A child learns that only heterosexual relationships are healthy. Any LGBTQIA ideas are immoral. Immoral messages feed shame based messages around gender and sexuality.

Girls learn they are entering womanhood when they marry. Economic systems  they are taught that marriage provides social and economic protections. Part of the 'trade' of her protective provisions she must enter pure and be willing to provide for the home. Girls are taught they are natural caregivers and homemakers.

The economic system is rewarding to men while reducing and punishing to women. It is not just that they have to work harder to earn more wage but they also must volunteer free caregiving daily to the household and it is just an expectation from society. Men's work is valued more than women.

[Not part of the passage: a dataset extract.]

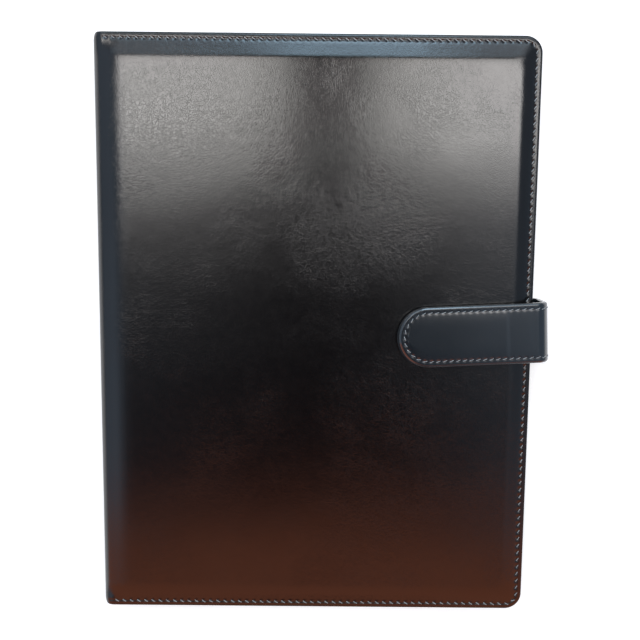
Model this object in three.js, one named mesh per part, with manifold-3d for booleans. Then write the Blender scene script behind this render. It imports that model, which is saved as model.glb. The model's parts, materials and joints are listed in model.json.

There is a loss in education and lose of opportunities for girls and women in society when they are subjected to this cycle of misogyny. They fall prey to child bribes. This teaches them further to raise their children with similar tones, causing the entire cycle to continue.

We began to break stereotypes as a society about women in the workplace, but clearly there is a lot of people unwilling to unpack their own part of this cycle.

Men are encouraging the upper hand over oppressing the sexual freedom of women. Women are manipulated and indoctrinated blindly because they learn to listen to authority. The overall message is that it is a Man's world, but we have a 51/49 female to male population balance meaning it really is a Woman's world.

In order for women and non-binary people to feel empowered it is imparative to identify examples of problematic yet commonly reoccurring practices in our society.

What might homophobia look like?

•‘Joking’ that something (an action, an item, a person) perceived to be negative in some way is ‘gay’ (e.g. ‘that’s so gay’).
•Someone complementing another person of the same gender and then assuring them that ‘don’t worry, I’m not gay’, implying that that would be negative/bad.
•Assuming that someone is in a heterosexual relationship (e.g. asking a woman ‘so do you have a boyfriend/husband?’) is an example of a heteronormative stereotype. 
•‘Oh, you don’t look like you’re gay/a lesbian/bi/queer’ – this is based on damaging stereotypes about LGBTQA+ people, and wrongly implies you can ‘tell’ someone’s sexual orientation by their appearance.  
•Suggesting LGBTQA+ people are sexually ‘deviant’ or dangerous based on or because of their sexual orientation or gender identity.

What might transphobia look like?

•Misgendering someone deliberately or repeatedly (i.e. using the wrong name and/or pronouns to describe a person, referring to them using the wrong gender). For example, referring to a trans man as ‘she’, or refusing to use ‘they/them’ to refer to a non-binary person who has specified they use those pronouns.